The request – Reproduce the listing below in its entirety. Change nothing.

══ Data shown

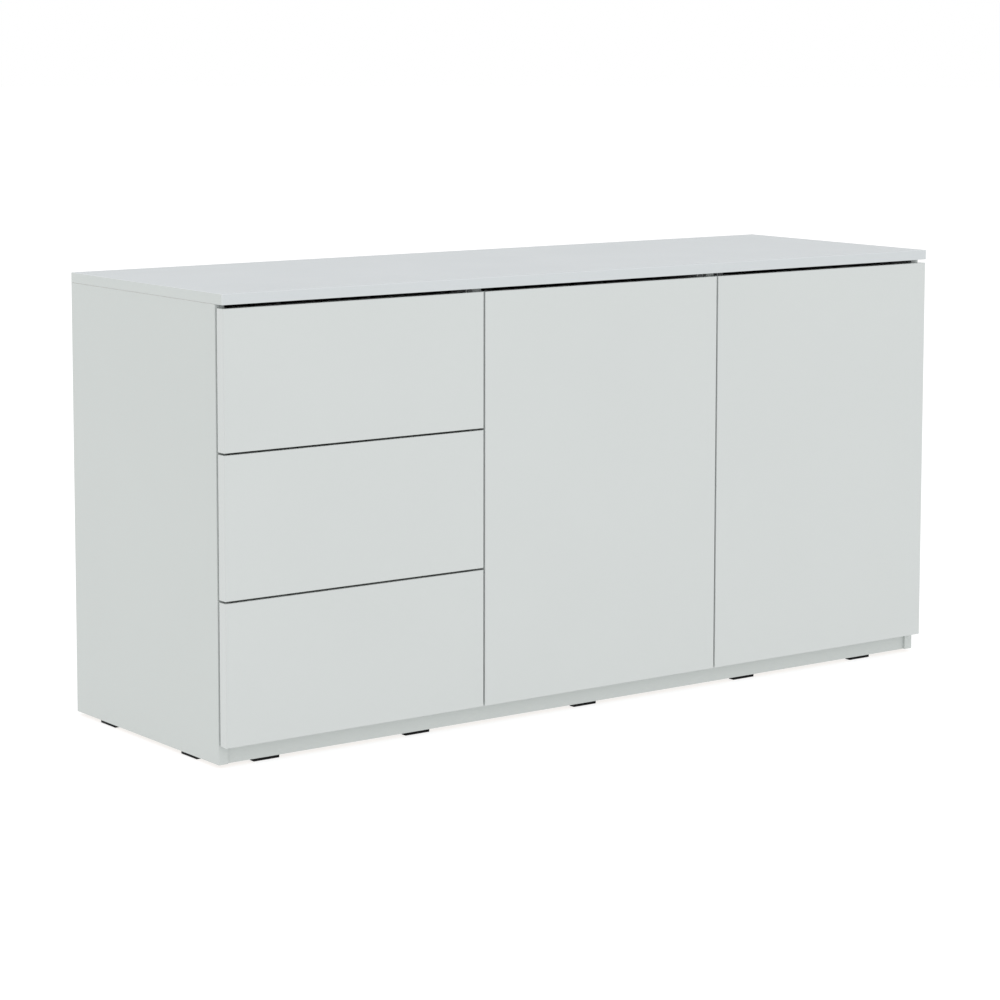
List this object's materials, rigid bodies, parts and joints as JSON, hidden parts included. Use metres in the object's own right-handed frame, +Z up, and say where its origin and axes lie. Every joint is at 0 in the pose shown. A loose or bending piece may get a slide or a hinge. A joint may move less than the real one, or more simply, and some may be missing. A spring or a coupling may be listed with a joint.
{
  "type": "sideboard",
  "caption": "Low handleless sideboard with a stack of drawers beside two cupboard doors on a recessed plinth.",
  "frame": {"origin": "on the floor, midway between the side panels and midway between front and rear", "axes": "+Z up, +X to the right seen from the front, +Y from the fronts towards the back"},
  "size_m": [1.4, 0.45, 0.7],
  "materials": {
    "gloss_fronts": "high-gloss white laminate on board",
    "melamine_board": "satin white melamine-faced chipboard",
    "hardboard": "thin white-lacquered hardboard",
    "drawer_board": "white foil-wrapped board",
    "drawer_bottom": "white-lacquered hardboard",
    "zinc_steel": "zinc-plated steel",
    "nickel_steel": "nickel-plated pressed steel",
    "cam_alloy": "die-cast zinc alloy",
    "beech": "plain beech",
    "black_plastic": "black polyethylene",
    "grey_plastic": "grey acetal",
    "white_plastic": "light grey moulded plastic"
  },
  "bodies": {
    "carcass": {"back_left": "hardboard", "back_middle": "hardboard", "back_right": "hardboard", "bottom_panel": "melamine_board", "cam_bolts": "zinc_steel", "cam_locks": "cam_alloy", "dowels": "beech", "floor_glides": "black_plastic", "hinge_arms": "nickel_steel", "hinge_plates": "nickel_steel", "latch_housings": "white_plastic", "nails": "zinc_steel", "partition_left": "melamine_board", "partition_right": "melamine_board", "plinth_front": "melamine_board", "plinth_rear": "melamine_board", "screws": "zinc_steel", "shelf_middle": "melamine_board", "shelf_pins": "zinc_steel", "shelf_right": "melamine_board", "side_left": "melamine_board", "side_right": "melamine_board", "slide_outer_members": "zinc_steel", "top_edge_bands": "melamine_board", "top_panel": "melamine_board"},
    "drawer_bottom": {"drawer_bottom_front": "gloss_fronts", "drawer_bottom_side_left": "drawer_board", "drawer_bottom_side_right": "drawer_board", "drawer_bottom_rear": "drawer_board", "drawer_bottom_bottom": "drawer_bottom", "drawer_bottom_slide_inners": "zinc_steel"},
    "drawer_bottom_slide_middles": {"drawer_bottom_slide_middles": "zinc_steel"},
    "drawer_bottom_plunger": {"drawer_bottom_plunger": "grey_plastic"},
    "drawer_middle": {"drawer_middle_front": "gloss_fronts", "drawer_middle_side_left": "drawer_board", "drawer_middle_side_right": "drawer_board", "drawer_middle_rear": "drawer_board", "drawer_middle_bottom": "drawer_bottom", "drawer_middle_slide_inners": "zinc_steel"},
    "drawer_middle_slide_middles": {"drawer_middle_slide_middles": "zinc_steel"},
    "drawer_middle_plunger": {"drawer_middle_plunger": "grey_plastic"},
    "drawer_top": {"drawer_top_front": "gloss_fronts", "drawer_top_side_left": "drawer_board", "drawer_top_side_right": "drawer_board", "drawer_top_rear": "drawer_board", "drawer_top_bottom": "drawer_bottom", "drawer_top_slide_inners": "zinc_steel"},
    "drawer_top_slide_middles": {"drawer_top_slide_middles": "zinc_steel"},
    "drawer_top_plunger": {"drawer_top_plunger": "grey_plastic"},
    "door_left": {"door_left_panel": "gloss_fronts", "door_left_hinge_cups": "nickel_steel", "door_left_cup_screws": "zinc_steel"},
    "door_left_hinge_links": {"door_left_hinge_links": "nickel_steel"},
    "door_left_plunger": {"door_left_plunger": "grey_plastic"},
    "door_right": {"door_right_panel": "gloss_fronts", "door_right_hinge_cups": "nickel_steel", "door_right_cup_screws": "zinc_steel"},
    "door_right_hinge_links": {"door_right_hinge_links": "nickel_steel"},
    "door_right_plunger": {"door_right_plunger": "grey_plastic"}
  },
  "joints": [
    {"name": "drawer_bottom_slide", "type": "slide", "parent": "carcass", "child": "drawer_bottom", "axis": [0, -1, 0], "range_m": [0, 0.35]},
    {"name": "drawer_bottom_slide_middles_slide", "type": "slide", "parent": "carcass", "child": "drawer_bottom_slide_middles", "axis": [0, -1, 0], "range_m": [0, 0.175]},
    {"name": "drawer_bottom_plunger_slide", "type": "slide", "parent": "carcass", "child": "drawer_bottom_plunger", "axis": [0, -1, 0], "range_m": [0, 0.021]},
    {"name": "drawer_middle_slide", "type": "slide", "parent": "carcass", "child": "drawer_middle", "axis": [0, -1, 0], "range_m": [0, 0.35]},
    {"name": "drawer_middle_slide_middles_slide", "type": "slide", "parent": "carcass", "child": "drawer_middle_slide_middles", "axis": [0, -1, 0], "range_m": [0, 0.175]},
    {"name": "drawer_middle_plunger_slide", "type": "slide", "parent": "carcass", "child": "drawer_middle_plunger", "axis": [0, -1, 0], "range_m": [0, 0.021]},
    {"name": "drawer_top_slide", "type": "slide", "parent": "carcass", "child": "drawer_top", "axis": [0, -1, 0], "range_m": [0, 0.35]},
    {"name": "drawer_top_slide_middles_slide", "type": "slide", "parent": "carcass", "child": "drawer_top_slide_middles", "axis": [0, -1, 0], "range_m": [0, 0.175]},
    {"name": "drawer_top_plunger_slide", "type": "slide", "parent": "carcass", "child": "drawer_top_plunger", "axis": [0, -1, 0], "range_m": [0, 0.021]},
    {"name": "door_left_hinge", "type": "hinge", "parent": "carcass", "child": "door_left", "pos_m": [-0.22583, -0.2194, 0.355], "axis": [0, 0, -1], "range_deg": [0, 90]},
    {"name": "door_left_link_hinge", "type": "hinge", "parent": "carcass", "child": "door_left_hinge_links", "pos_m": [-0.19583, -0.2015, 0.355], "axis": [0, 0, -1], "range_deg": [-10.5, 0]},
    {"name": "door_left_plunger_slide", "type": "slide", "parent": "carcass", "child": "door_left_plunger", "axis": [0, -1, 0], "range_m": [0, 0.021]},
    {"name": "door_right_hinge", "type": "hinge", "parent": "carcass", "child": "door_right", "pos_m": [0.6925, -0.2194, 0.355], "axis": [0, 0, 1], "range_deg": [0, 90]},
    {"name": "door_right_link_hinge", "type": "hinge", "parent": "carcass", "child": "door_right_hinge_links", "pos_m": [0.6625, -0.2015, 0.355], "axis": [0, 0, 1], "range_deg": [-10.5, 0]},
    {"name": "door_right_plunger_slide", "type": "slide", "parent": "carcass", "child": "door_right_plunger", "axis": [0, -1, 0], "range_m": [0, 0.021]}
  ],
  "couplings": [
    {"joint": "drawer_bottom_slide_middles_slide", "follows": "drawer_bottom_slide", "ratio": 0.5},
    {"joint": "drawer_bottom_plunger_slide", "follows": "drawer_bottom_slide", "ratio": 0.06},
    {"joint": "drawer_middle_slide_middles_slide", "follows": "drawer_middle_slide", "ratio": 0.5},
    {"joint": "drawer_middle_plunger_slide", "follows": "drawer_middle_slide", "ratio": 0.06},
    {"joint": "drawer_top_slide_middles_slide", "follows": "drawer_top_slide", "ratio": 0.5},
    {"joint": "drawer_top_plunger_slide", "follows": "drawer_top_slide", "ratio": 0.06},
    {"joint": "door_left_link_hinge", "follows": "door_left_hinge", "ratio": -0.1155},
    {"joint": "door_left_plunger_slide", "follows": "door_left_hinge", "m_per_rad": 0.0125},
    {"joint": "door_right_link_hinge", "follows": "door_right_hinge", "ratio": -0.1155},
    {"joint": "door_right_plunger_slide", "follows": "door_right_hinge", "m_per_rad": 0.0125}
  ]
}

════

Solved problem –
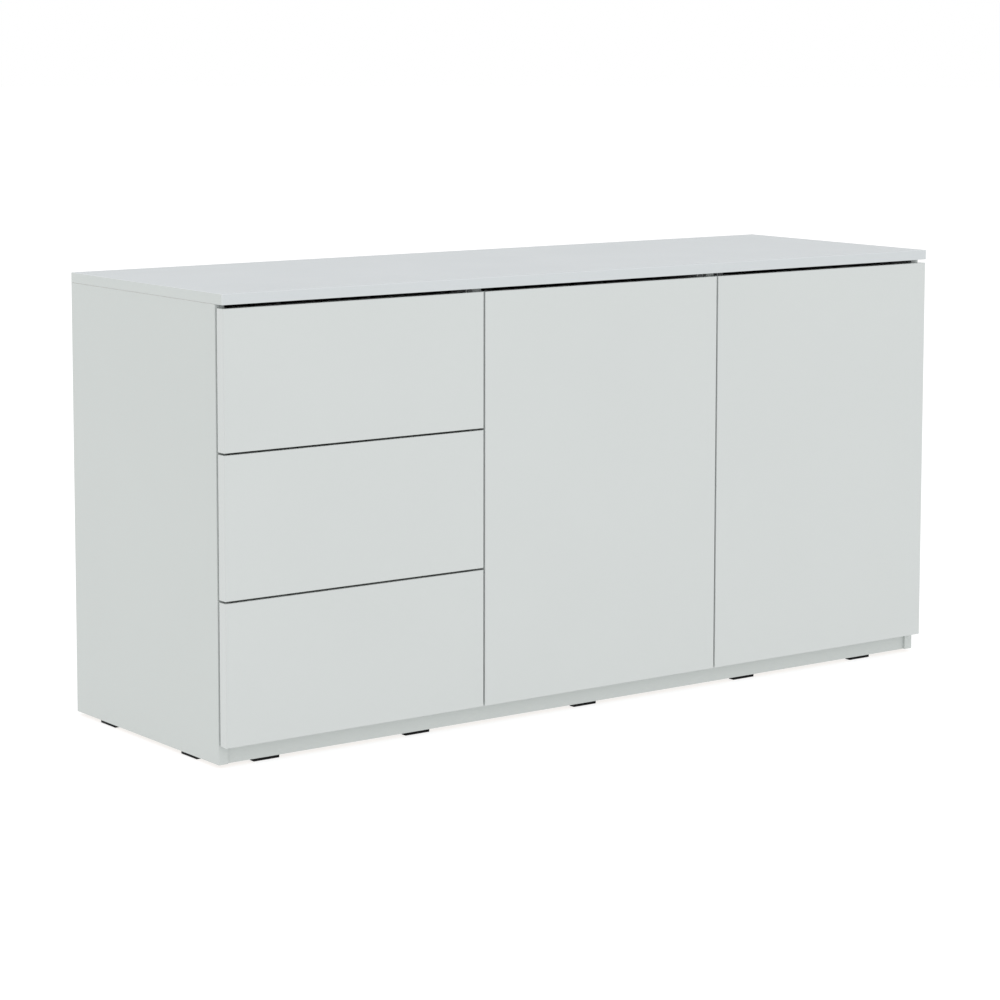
List this object's materials, rigid bodies, parts and joints as JSON, hidden parts included. Use metres in the object's own right-handed frame, +Z up, and say where its origin and axes lie. Every joint is at 0 in the pose shown. A loose or bending piece may get a slide or a hinge. A joint may move less than the real one, or more simply, and some may be missing. A spring or a coupling may be listed with a joint.
{
  "type": "sideboard",
  "caption": "Low handleless sideboard with a stack of drawers beside two cupboard doors on a recessed plinth.",
  "frame": {"origin": "on the floor, midway between the side panels and midway between front and rear", "axes": "+Z up, +X to the right seen from the front, +Y from the fronts towards the back"},
  "size_m": [1.4, 0.45, 0.7],
  "materials": {
    "gloss_fronts": "high-gloss white laminate on board",
    "melamine_board": "satin white melamine-faced chipboard",
    "hardboard": "thin white-lacquered hardboard",
    "drawer_board": "white foil-wrapped board",
    "drawer_bottom": "white-lacquered hardboard",
    "zinc_steel": "zinc-plated steel",
    "nickel_steel": "nickel-plated pressed steel",
    "cam_alloy": "die-cast zinc alloy",
    "beech": "plain beech",
    "black_plastic": "black polyethylene",
    "grey_plastic": "grey acetal",
    "white_plastic": "light grey moulded plastic"
  },
  "bodies": {
    "carcass": {"back_left": "hardboard", "back_middle": "hardboard", "back_right": "hardboard", "bottom_panel": "melamine_board", "cam_bolts": "zinc_steel", "cam_locks": "cam_alloy", "dowels": "beech", "floor_glides": "black_plastic", "hinge_arms": "nickel_steel", "hinge_plates": "nickel_steel", "latch_housings": "white_plastic", "nails": "zinc_steel", "partition_left": "melamine_board", "partition_right": "melamine_board", "plinth_front": "melamine_board", "plinth_rear": "melamine_board", "screws": "zinc_steel", "shelf_middle": "melamine_board", "shelf_pins": "zinc_steel", "shelf_right": "melamine_board", "side_left": "melamine_board", "side_right": "melamine_board", "slide_outer_members": "zinc_steel", "top_edge_bands": "melamine_board", "top_panel": "melamine_board"},
    "drawer_bottom": {"drawer_bottom_front": "gloss_fronts", "drawer_bottom_side_left": "drawer_board", "drawer_bottom_side_right": "drawer_board", "drawer_bottom_rear": "drawer_board", "drawer_bottom_bottom": "drawer_bottom", "drawer_bottom_slide_inners": "zinc_steel"},
    "drawer_bottom_slide_middles": {"drawer_bottom_slide_middles": "zinc_steel"},
    "drawer_bottom_plunger": {"drawer_bottom_plunger": "grey_plastic"},
    "drawer_middle": {"drawer_middle_front": "gloss_fronts", "drawer_middle_side_left": "drawer_board", "drawer_middle_side_right": "drawer_board", "drawer_middle_rear": "drawer_board", "drawer_middle_bottom": "drawer_bottom", "drawer_middle_slide_inners": "zinc_steel"},
    "drawer_middle_slide_middles": {"drawer_middle_slide_middles": "zinc_steel"},
    "drawer_middle_plunger": {"drawer_middle_plunger": "grey_plastic"},
    "drawer_top": {"drawer_top_front": "gloss_fronts", "drawer_top_side_left": "drawer_board", "drawer_top_side_right": "drawer_board", "drawer_top_rear": "drawer_board", "drawer_top_bottom": "drawer_bottom", "drawer_top_slide_inners": "zinc_steel"},
    "drawer_top_slide_middles": {"drawer_top_slide_middles": "zinc_steel"},
    "drawer_top_plunger": {"drawer_top_plunger": "grey_plastic"},
    "door_left": {"door_left_panel": "gloss_fronts", "door_left_hinge_cups": "nickel_steel", "door_left_cup_screws": "zinc_steel"},
    "door_left_hinge_links": {"door_left_hinge_links": "nickel_steel"},
    "door_left_plunger": {"door_left_plunger": "grey_plastic"},
    "door_right": {"door_right_panel": "gloss_fronts", "door_right_hinge_cups": "nickel_steel", "door_right_cup_screws": "zinc_steel"},
    "door_right_hinge_links": {"door_right_hinge_links": "nickel_steel"},
    "door_right_plunger": {"door_right_plunger": "grey_plastic"}
  },
  "joints": [
    {"name": "drawer_bottom_slide", "type": "slide", "parent": "carcass", "child": "drawer_bottom", "axis": [0, -1, 0], "range_m": [0, 0.35]},
    {"name": "drawer_bottom_slide_middles_slide", "type": "slide", "parent": "carcass", "child": "drawer_bottom_slide_middles", "axis": [0, -1, 0], "range_m": [0, 0.175]},
    {"name": "drawer_bottom_plunger_slide", "type": "slide", "parent": "carcass", "child": "drawer_bottom_plunger", "axis": [0, -1, 0], "range_m": [0, 0.021]},
    {"name": "drawer_middle_slide", "type": "slide", "parent": "carcass", "child": "drawer_middle", "axis": [0, -1, 0], "range_m": [0, 0.35]},
    {"name": "drawer_middle_slide_middles_slide", "type": "slide", "parent": "carcass", "child": "drawer_middle_slide_middles", "axis": [0, -1, 0], "range_m": [0, 0.175]},
    {"name": "drawer_middle_plunger_slide", "type": "slide", "parent": "carcass", "child": "drawer_middle_plunger", "axis": [0, -1, 0], "range_m": [0, 0.021]},
    {"name": "drawer_top_slide", "type": "slide", "parent": "carcass", "child": "drawer_top", "axis": [0, -1, 0], "range_m": [0, 0.35]},
    {"name": "drawer_top_slide_middles_slide", "type": "slide", "parent": "carcass", "child": "drawer_top_slide_middles", "axis": [0, -1, 0], "range_m": [0, 0.175]},
    {"name": "drawer_top_plunger_slide", "type": "slide", "parent": "carcass", "child": "drawer_top_plunger", "axis": [0, -1, 0], "range_m": [0, 0.021]},
    {"name": "door_left_hinge", "type": "hinge", "parent": "carcass", "child": "door_left", "pos_m": [-0.22583, -0.2194, 0.355], "axis": [0, 0, -1], "range_deg": [0, 90]},
    {"name": "door_left_link_hinge", "type": "hinge", "parent": "carcass", "child": "door_left_hinge_links", "pos_m": [-0.19583, -0.2015, 0.355], "axis": [0, 0, -1], "range_deg": [-10.5, 0]},
    {"name": "door_left_plunger_slide", "type": "slide", "parent": "carcass", "child": "door_left_plunger", "axis": [0, -1, 0], "range_m": [0, 0.021]},
    {"name": "door_right_hinge", "type": "hinge", "parent": "carcass", "child": "door_right", "pos_m": [0.6925, -0.2194, 0.355], "axis": [0, 0, 1], "range_deg": [0, 90]},
    {"name": "door_right_link_hinge", "type": "hinge", "parent": "carcass", "child": "door_right_hinge_links", "pos_m": [0.6625, -0.2015, 0.355], "axis": [0, 0, 1], "range_deg": [-10.5, 0]},
    {"name": "door_right_plunger_slide", "type": "slide", "parent": "carcass", "child": "door_right_plunger", "axis": [0, -1, 0], "range_m": [0, 0.021]}
  ],
  "couplings": [
    {"joint": "drawer_bottom_slide_middles_slide", "follows": "drawer_bottom_slide", "ratio": 0.5},
    {"joint": "drawer_bottom_plunger_slide", "follows": "drawer_bottom_slide", "ratio": 0.06},
    {"joint": "drawer_middle_slide_middles_slide", "follows": "drawer_middle_slide", "ratio": 0.5},
    {"joint": "drawer_middle_plunger_slide", "follows": "drawer_middle_slide", "ratio": 0.06},
    {"joint": "drawer_top_slide_middles_slide", "follows": "drawer_top_slide", "ratio": 0.5},
    {"joint": "drawer_top_plunger_slide", "follows": "drawer_top_slide", "ratio": 0.06},
    {"joint": "door_left_link_hinge", "follows": "door_left_hinge", "ratio": -0.1155},
    {"joint": "door_left_plunger_slide", "follows": "door_left_hinge", "m_per_rad": 0.0125},
    {"joint": "door_right_link_hinge", "follows": "door_right_hinge", "ratio": -0.1155},
    {"joint": "door_right_plunger_slide", "follows": "door_right_hinge", "m_per_rad": 0.0125}
  ]
}